## PROBLEM TO WORK ON:
Copy out exactly the lines from the start of the data to the line containing "function straight(from, to, steps)". Include both.

— start of STORED DATA —

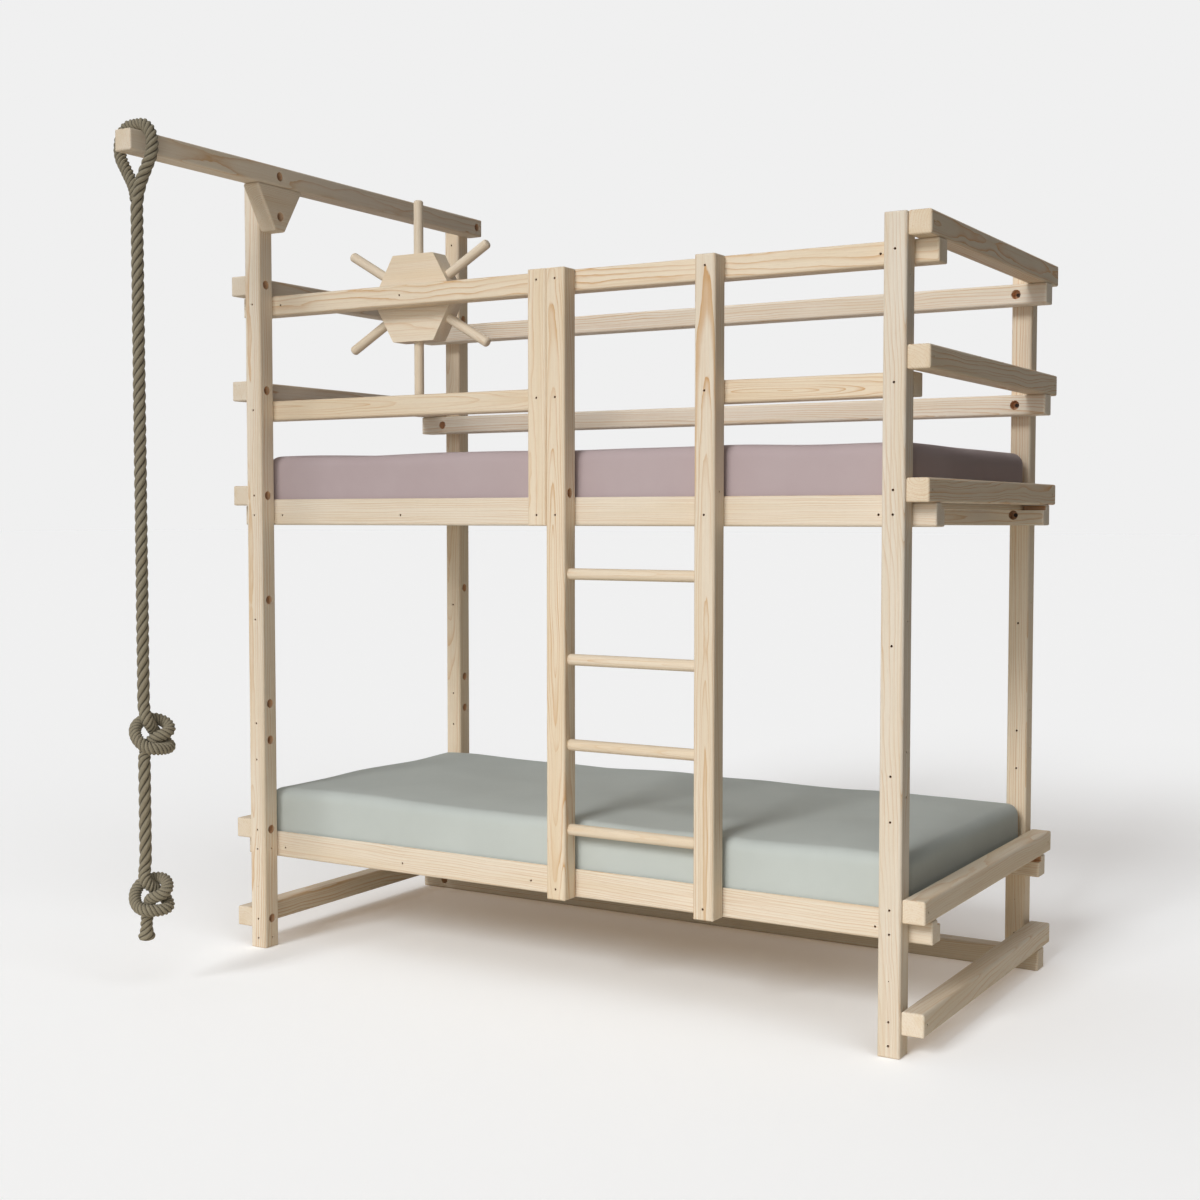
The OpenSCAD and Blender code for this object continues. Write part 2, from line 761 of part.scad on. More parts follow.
// Evenly spaced points down a straight stretch, without its ends
function straight(from, to, steps) = [for (i = [1:steps - 1]) [0, 0, from + (to - from) * i / steps]];

module rope() {
    ball = [for (a = [75:-25:0]) [rope_r * cos(a), z_pivot + rope_r * sin(a)]];
    flare = [
        [rope_r, rope_end + 28], [(rope_r + flare_d / 2) / 2, rope_end + 20], [flare_d / 2, rope_end + 12],
        [flare_d / 2 - 1, rope_end + 7], [flare_d / 2 - 6, rope_end + 2], [flare_d / 2 - 10, rope_end]
    ];
    middle = concat(
        straight(z_pivot, knot_high + knot_top, 18),
        knot_path(knot_high, knot_turn_high),
        straight(knot_high - knot_foot, knot_low + knot_top, 4),
        knot_path(knot_low, knot_turn_low)
    );
    color(rope_olive) translate([x_rope, y_rope, 0]) tube(
        concat([for (b = ball) [0, 0, b[1]]], middle, [for (f = flare) [0, 0, f[1]]]),
        concat([for (b = ball) b[0]], [for (p = middle) rope_r], [for (f = flare) f[0]])
    );
}

post_front_left();
post_back_left();
post_front_right();
post_back_right();
hoist_beam();
hoist_bracket();
front_rail_top();
front_rail_mid_left();
front_rail_mid_right();
front_rail_upper_bed();
front_rail_lower_bed();
back_rail_top();
back_rail_mid();
back_rail_upper_bed();
back_rail_lower_bed();
back_rail_floor();
end_rail(x_end_left, z_top);  // left_rail_top
end_rail(x_end_left, z_mid);  // left_rail_mid
end_rail(x_end_left, z_up);  // left_rail_upper_bed
end_rail(x_end_left, z_low);  // left_rail_lower_bed
end_rail(x_end_left, z_floor);  // left_rail_floor
end_rail(x_end_right, z_top);  // right_rail_top
end_rail(x_end_right, z_mid);  // right_rail_mid
end_rail(x_end_right, z_up);  // right_rail_upper_bed
end_rail(x_end_right, z_low);  // right_rail_lower_bed
end_rail(x_end_right, z_floor);  // right_rail_floor
guard_post();
ladder_stile_left();
ladder_stile_right();
ladder_rung(0);  // ladder_rung_1
ladder_rung(1);  // ladder_rung_2
ladder_rung(2);  // ladder_rung_3
ladder_rung(3);  // ladder_rung_4
slats(z_up);  // slats_upper
slats(z_low);  // slats_lower
slat_screws(z_up);  // slat_screws_upper
slat_screws(z_low);  // slat_screws_lower
mattress(z_up, "#a08c8e");  // mattress_upper
mattress(z_low, "#aab3a8");  // mattress_lower
wheel_hub();
wheel_handle(0);  // wheel_handle_1
wheel_handle(1);  // wheel_handle_2
wheel_handle(2);  // wheel_handle_3
wheel_handle(3);  // wheel_handle_4
wheel_handle(4);  // wheel_handle_5
wheel_handle(5);  // wheel_handle_6
wheel_bolt();
wheel_spacer();
wheel_washer();
bolts_front();
bolts_back();
bolts_left_end();
bolts_right_end();
bolts_hoist();
rope_eye();
rope();
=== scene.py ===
"""Looks of the bunk bed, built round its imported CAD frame.

Metres, with +X to the bed's right end and +Y to its back.
"""

import math
import random

import bpy
import numpy as np
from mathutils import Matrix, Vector


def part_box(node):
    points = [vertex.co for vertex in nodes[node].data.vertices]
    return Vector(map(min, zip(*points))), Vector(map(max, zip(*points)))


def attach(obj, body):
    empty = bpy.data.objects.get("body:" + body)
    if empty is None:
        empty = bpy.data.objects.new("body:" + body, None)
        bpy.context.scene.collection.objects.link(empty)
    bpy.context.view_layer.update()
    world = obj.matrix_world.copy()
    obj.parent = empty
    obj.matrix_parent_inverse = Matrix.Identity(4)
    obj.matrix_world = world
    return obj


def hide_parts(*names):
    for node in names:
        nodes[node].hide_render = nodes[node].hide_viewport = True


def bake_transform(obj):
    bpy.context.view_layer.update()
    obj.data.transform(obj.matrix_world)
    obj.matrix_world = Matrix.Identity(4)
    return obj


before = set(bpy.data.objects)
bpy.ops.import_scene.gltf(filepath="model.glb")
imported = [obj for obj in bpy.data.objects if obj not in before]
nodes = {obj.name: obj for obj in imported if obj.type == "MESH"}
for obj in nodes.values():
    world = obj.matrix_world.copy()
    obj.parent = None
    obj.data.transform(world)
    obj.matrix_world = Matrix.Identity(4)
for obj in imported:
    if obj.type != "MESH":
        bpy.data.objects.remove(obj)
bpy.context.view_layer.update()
scene = bpy.context.scene

# ---------------------------------------------------------------- camera

# The photograph's viewpoint, solved from the edges of the bars. Lens and sensor in mm, angles in degrees.
LENS, SENSOR = 49.96, 36
CAMERA_PLACE = (3.3541, -3.6702, 1.2660)
LOOKS_DOWN, TURNED_LEFT = 2.85, 30.93
CAMERA_REACH = 300


def make_camera():
    data = bpy.data.cameras.new("camera")
    data.lens = LENS
    data.sensor_width = SENSOR
    data.clip_end = CAMERA_REACH
    camera = bpy.data.objects.new("camera", data)
    camera.location = CAMERA_PLACE
    camera.rotation_euler = (math.radians(90 - LOOKS_DOWN), 0, math.radians(TURNED_LEFT))
    scene.collection.objects.link(camera)
    scene.camera = camera


make_camera()

# ---------------------------------------------------------------- node helpers

# A Mix node keeps its colour sockets behind those for numbers and vectors
MIX_A, MIX_B, MIX_RESULT = 6, 7, 2


def srgb(r, g, b):
    """A colour read off a screen, 0 to 255, as the linear values that a shader takes."""
    c = [x / 255 for x in (r, g, b)]
    return tuple(x / 12.92 if x <= 0.04045 else ((x + 0.055) / 1.055) ** 2.4 for x in c) + (1,)


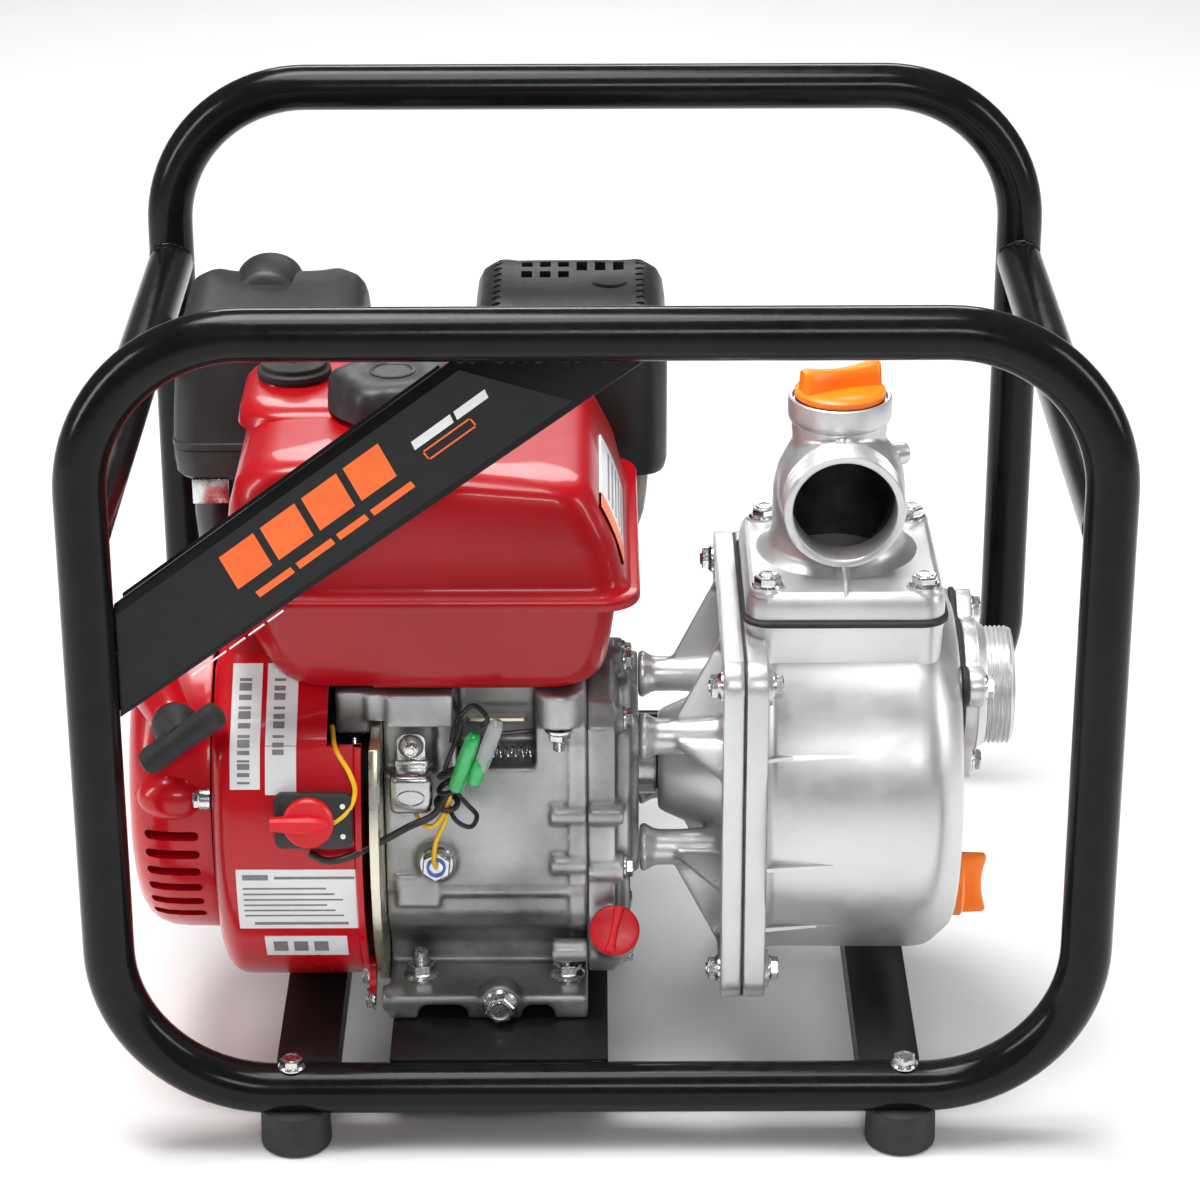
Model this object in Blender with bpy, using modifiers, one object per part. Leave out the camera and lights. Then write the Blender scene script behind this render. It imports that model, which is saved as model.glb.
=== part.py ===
"""Petrol-engine water pump in a tubular carry frame.

X runs along the crankshaft from the recoil starter to the suction port, +Y points
away from the discharge port and +Z is up.  The origin lies on the ground, under the
middle of the frame.  Lengths are metres and angles are degrees.
"""

import math

import bmesh
import bpy
from mathutils import Matrix, Vector

# ---- driving dimensions -------------------------------------------------------
GAP = 0.0003                 # clearance between pieces that touch

TUBE = 0.025                 # carry-frame tube diameter
FRAME_WIDTH = 0.500
LOOP_Y = 0.20075             # the two loops stand at -LOOP_Y and +LOOP_Y
LOOP_LOW = 0.0304            # height of the bottom tube's centreline
LOOP_HIGH = 0.425            # height of the top tube's centreline
LOOP_BEND = 0.078            # centreline radius of the loop's corners
SIDE_TUBE_Z = 0.326
FOOT_X = 0.150
FOOT_RADIUS = 0.0175
BAR_TOP = 0.041
BAR_X = 0.1442
BAR_WIDTH = 0.030
SHEET = 0.003                # cross-bar, engine-plate and bracket sheet

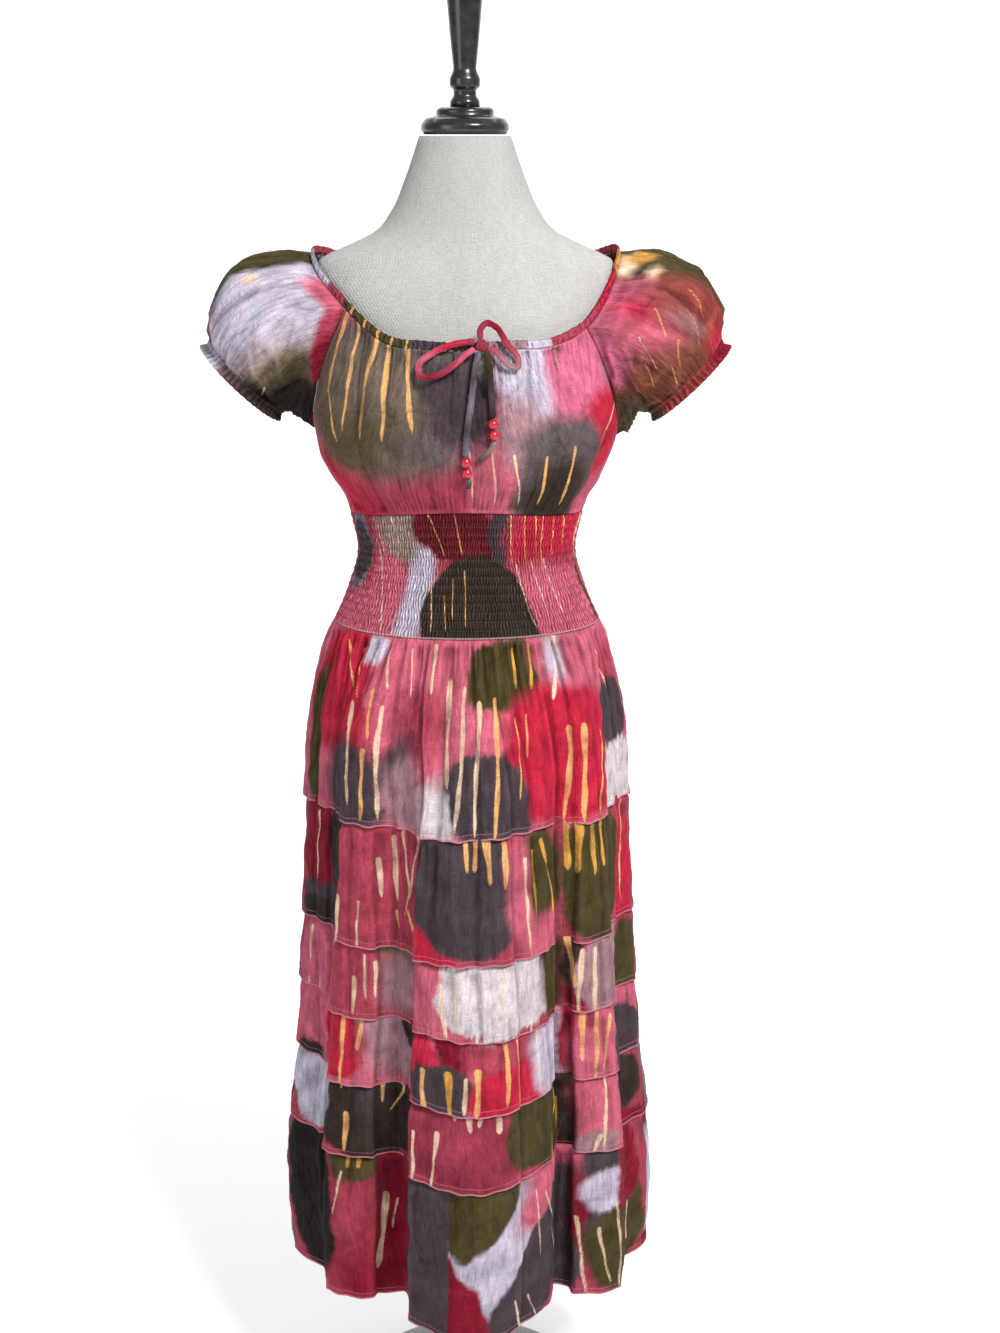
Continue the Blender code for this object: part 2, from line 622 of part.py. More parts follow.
def route(rows, spacing):
    """Even points on the smooth curve through a cord's own points."""
    knots = np.array([on_bodice(row) for row in rows])
    gaps = np.linalg.norm(np.diff(knots, axis=0), axis=1)
    at = np.concatenate([[0], np.cumsum(gaps)])
    steps = max(3, int(round(at[-1] / spacing)) + 1)
    return np.stack([smooth(np.linspace(0, at[-1], steps), at, knots[:, k]) for k in range(3)], axis=1)


def cord(name, rows, material, thickness=CORD):
    """A length of the drawstring: a curve with a round bevel and filled caps."""
    points = route(rows, 1.4 * thickness)
    line = bpy.data.curves.new(name, "CURVE")
    line.dimensions = "3D"
    line.bevel_depth = thickness / 2
    line.bevel_resolution = 2
    line.use_fill_caps = True
    spline = line.splines.new("POLY")
    spline.points.add(len(points) - 1)
    for point, where in zip(spline.points, points):
        point.co = (*where, 1.0)
    return add(name, line, material)


def ball(name, lay, half, material):
    """A bead or a knot: a small sphere, drawn out to its half sizes."""
    shell = bmesh.new()
    bmesh.ops.create_uvsphere(shell, u_segments=10, v_segments=7, radius=1.0)
    bmesh.ops.scale(shell, vec=half, verts=shell.verts)
    bmesh.ops.translate(shell, vec=on_bodice(lay), verts=shell.verts)
    return add(name, mesh_of(name, shell), material)


def drawstring():
    """The bow in front of the band: a knot, two loops, and two free ends with beads and tips."""
    ball("tie_knot", KNOT, KNOT_HALF, finish("tie knot", CRIMSON, 0.85))
    cord("tie_loop_left", LOOP_LEFT, finish("left loop", ROSE, 0.85))
    cord("tie_loop_right", LOOP_RIGHT, finish("right loop", ROSE, 0.85))
    cord("tie_tail_left", TAIL_LEFT, finish("left tail", SLATE, 0.85))
    cord("tie_tail_right", TAIL_RIGHT, finish("right tail", SLATE, 0.85))
    round_bead = (BEAD / 2, BEAD / 2, BEAD / 2)
    for side, beads in (("left", BEADS_LEFT), ("right", BEADS_RIGHT)):
        for count, lay in enumerate(beads, 1):
            bead_paint = finish(f"{side} bead {count}", BEAD_RED, 0.3, 0.5)
            ball(f"tie_bead_{side}_{count}", lay, round_bead, bead_paint)
    cord("tie_tip_left", TIP_LEFT, finish("left tip", SLATE, 0.9), 0.006)
    cord("tie_tip_right", TIP_RIGHT, finish("right tip", OLIVE, 0.9), 0.006)


def upper_dress():
    """The smocked waist, the bodice, the sleeves with their cuffs, and the band round the neck."""
    smocked_waist("smocked_waist_front", 0, finish("smocked front cotton", ROSE, 0.85))
    smocked_waist("smocked_waist_back", 180, finish("smocked back cotton", OLIVE, 0.85))
    bodice("bodice_front", 0, finish("bodice front cotton", ROSE, 0.85))
    bodice("bodice_back", 180, finish("bodice back cotton", SLATE, 0.85))
    sleeve("sleeve_left", "cuff_left", -1, finish("left sleeve cotton", SLATE, 0.85),
           finish("left cuff cotton", OLIVE, 0.85))
    sleeve("sleeve_right", "cuff_right", 1, finish("right sleeve cotton", ROSE, 0.85),
           finish("right cuff cotton", ROSE, 0.85))
    side = 90 - SEAM_MARGIN
    right, left = SLIT_ANGLE + BAND_PART, SLIT_ANGLE - BAND_PART
    neck_casing("neck_casing_front_right", right, side, finish("right band cotton", ROSE, 0.85))
    neck_casing("neck_casing_front_left", -side, left, finish("left band cotton", SLATE, 0.85))
    neck_casing("neck_casing_back", 180 - side, 180 + side, finish("back band cotton", ROSE, 0.85))


dress_form()
upper_dress()
skirt()
drawstring()
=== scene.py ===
"""The looks of a tiered peasant dress on a limbless dress form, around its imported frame.

Metres, +Z up, the dress faces -Y. Angles are degrees round the axis, from the front toward +X.
Every piece of cloth is a grid of rows and columns on the same smooth ovals as its solid. A second
array says how far each point stands out from them, and holds gathers, pleats, creases and hems.
The dye is worked out at the grid's points from tables of patches and of wax streaks.
"""

import math

import bpy
import numpy as np
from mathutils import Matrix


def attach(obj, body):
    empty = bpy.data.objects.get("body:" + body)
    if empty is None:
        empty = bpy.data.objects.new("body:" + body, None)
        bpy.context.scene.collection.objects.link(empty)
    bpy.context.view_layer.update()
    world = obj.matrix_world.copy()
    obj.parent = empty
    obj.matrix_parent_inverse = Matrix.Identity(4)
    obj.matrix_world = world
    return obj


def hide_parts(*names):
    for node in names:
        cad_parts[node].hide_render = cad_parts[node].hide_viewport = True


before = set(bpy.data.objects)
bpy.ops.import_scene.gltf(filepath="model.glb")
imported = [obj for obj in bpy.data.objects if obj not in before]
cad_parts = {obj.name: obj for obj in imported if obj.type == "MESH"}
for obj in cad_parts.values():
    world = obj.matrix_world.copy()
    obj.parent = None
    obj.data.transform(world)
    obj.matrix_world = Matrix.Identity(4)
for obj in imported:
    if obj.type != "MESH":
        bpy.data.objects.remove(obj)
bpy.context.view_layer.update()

# Sizes, as in the part's source
CLOTH = 0.0016
SEAM_GAP = 0.0004
SEAM_MARGIN = 0.12
BAND_CLEAR = 0.0006
SMOCK_BOTTOM, SMOCK_TOP, SMOCK_SIDE_DROP = 1.053, 1.200, 0.013
SMOCK_ROWS, SMOCK_RELIEF, SMOCK_WALL, SMOCK_PLEATS = 14, 0.0012, 0.0022, 212
BAND_HEIGHT, BAND_THICKNESS, BAND_PART = 0.009, 0.0034, 0.9
SLIT_ANGLE, SLIT_DEPTH, SLIT_HALF_ANGLE = 9.0, 0.055, 3.6
ARMPIT_SHARE, RAGLAN_ANGLE, RAGLAN_CURVE = 0.40, 61.0, 0.75
CUFF_LENGTH, CUFF_WALL = 0.012, 0.002
TIER_LAP, TIER_TUCK, HEM_STAND, HEM_SWING, GATHER_DROP = 0.006, 0.0007, 0.0036, 0.002, 0.018
CORD, BEAD = 0.007, 0.012

# Ovals: a row for each height, with the half width and how far the front and the back stand off the axis
BODY = np.array([
    (1.040, 0.167, 0.125, 0.128), (1.053, 0.160, 0.119, 0.122), (1.100, 0.140, 0.107, 0.108),
    (1.140, 0.130, 0.1015, 0.1015), (1.175, 0.136, 0.105, 0.103), (1.200, 0.143, 0.111, 0.107),
    (1.230, 0.160, 0.130, 0.119), (1.260, 0.173, 0.139, 0.127), (1.287, 0.1795, 0.141, 0.131),
    (1.330, 0.1805, 0.138, 0.131), (1.370, 0.1805, 0.131, 0.127), (1.400, 0.1800, 0.122, 0.120),
    (1.433, 0.1790, 0.113, 0.112), (1.460, 0.178, 0.104, 0.104), (1.490, 0.178, 0.094, 0.094),
    (1.510, 0.178, 0.088, 0.088),
])
SKIRT = np.array([
    (0.200, 0.210, 0.158, 0.210), (0.300, 0.216, 0.164, 0.208), (0.405, 0.212, 0.168, 0.206),
    (0.500, 0.202, 0.168, 0.203), (0.590, 0.198, 0.167, 0.198), (0.680, 0.194, 0.167, 0.193),
    (0.830, 0.189, 0.167, 0.184), (0.920, 0.186, 0.162, 0.171), (0.960, 0.182, 0.153, 0.160),
    (1.000, 0.175, 0.140, 0.146), (1.030, 0.168, 0.129, 0.133), (1.053, 0.160, 0.119, 0.122),
])
FORM = np.array([
    (0.915, 0.150, 0.112, 0.116), (0.922, 0.158, 0.118, 0.122), (0.970, 0.162, 0.122, 0.127),
    (1.020, 0.154, 0.115, 0.120), (1.060, 0.142, 0.106, 0.110), (1.090, 0.1345, 0.1015, 0.1035),
    (1.115, 0.1290, 0.0990, 0.1000), (1.140, 0.1272, 0.0987, 0.0987), (1.165, 0.1285, 0.0985, 0.0975),
    (1.200, 0.136, 0.102, 0.099), (1.250, 0.152, 0.112, 0.104), (1.300, 0.164, 0.118, 0.110),
    (1.350, 0.170, 0.116, 0.112), (1.400, 0.1745, 0.104, 0.106), (1.445, 0.1770, 0.091, 0.094),
    (1.468, 0.1750, 0.083, 0.087), (1.482, 0.1670, 0.078, 0.082), (1.4925, 0.1440, 0.073, 0.077),
    (1.510, 0.1070, 0.068, 0.071), (1.5345, 0.0860, 0.064, 0.066), (1.570, 0.0700, 0.059, 0.060),
    (1.6197, 0.0525, 0.0505, 0.0505),
])
NECKLINE = np.array([
    (-180, 1.452), (-140, 1.460), (-110, 1.4815), (-90, 1.4875), (-78, 1.466), (-61, 1.433),
    (-50, 1.412), (-40, 1.398), (-20, 1.392), (20, 1.392), (48, 1.397), (61, 1.412), (72, 1.438),
    (80, 1.462), (90, 1.4875), (110, 1.4815), (140, 1.460), (180, 1.452),
])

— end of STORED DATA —

## TASK OUTPUT:
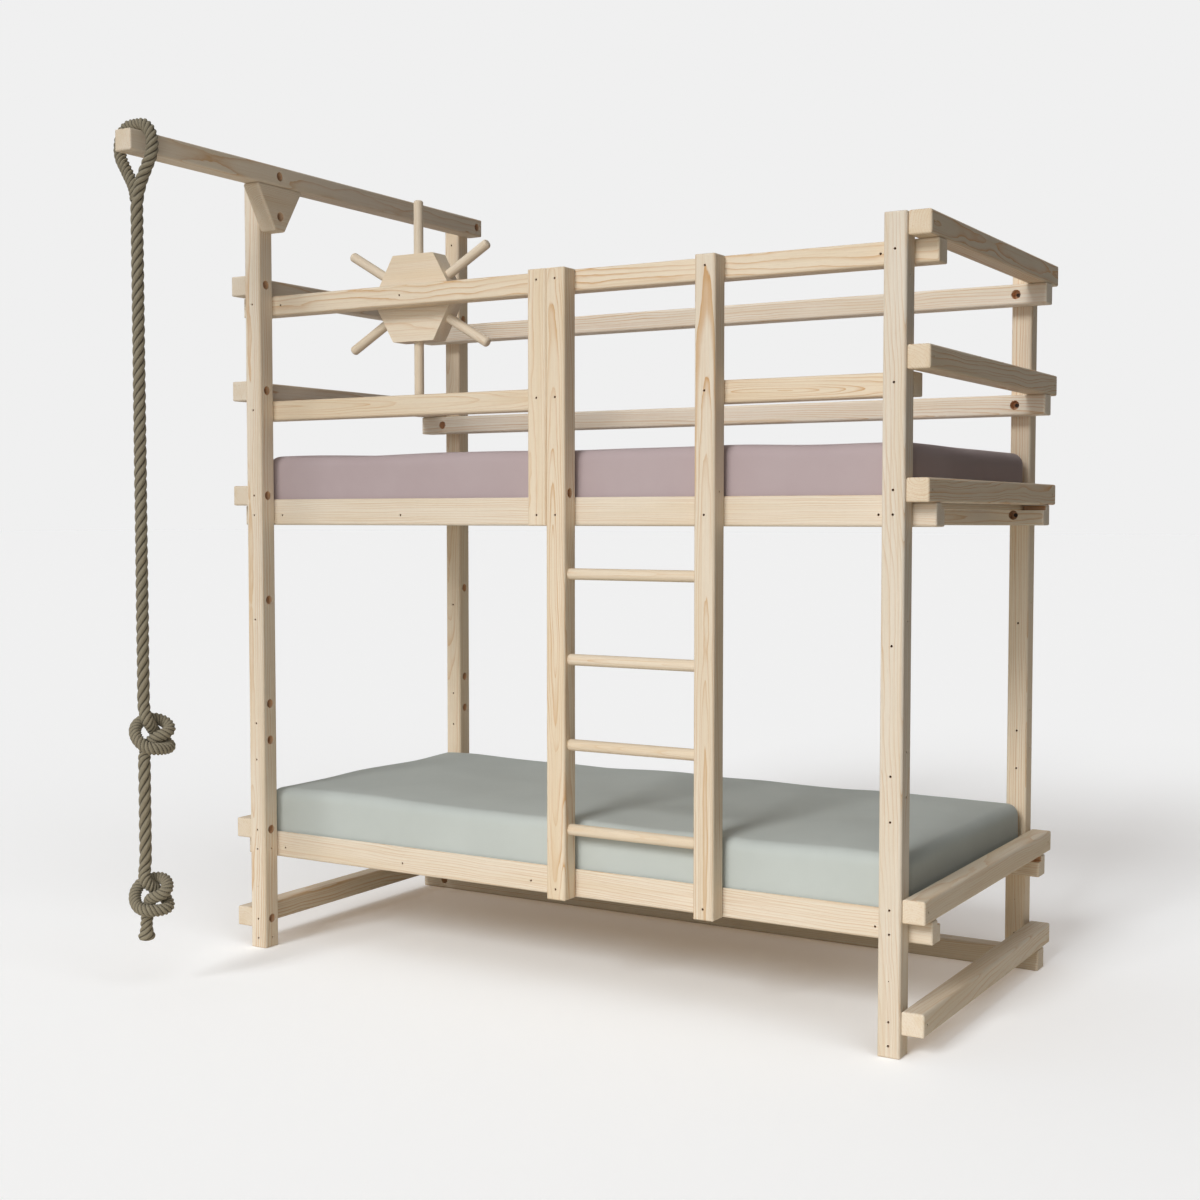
The OpenSCAD and Blender code for this object continues. Write part 2, from line 761 of part.scad on. More parts follow.
// Evenly spaced points down a straight stretch, without its ends
function straight(from, to, steps) = [for (i = [1:steps - 1]) [0, 0, from + (to - from) * i / steps]];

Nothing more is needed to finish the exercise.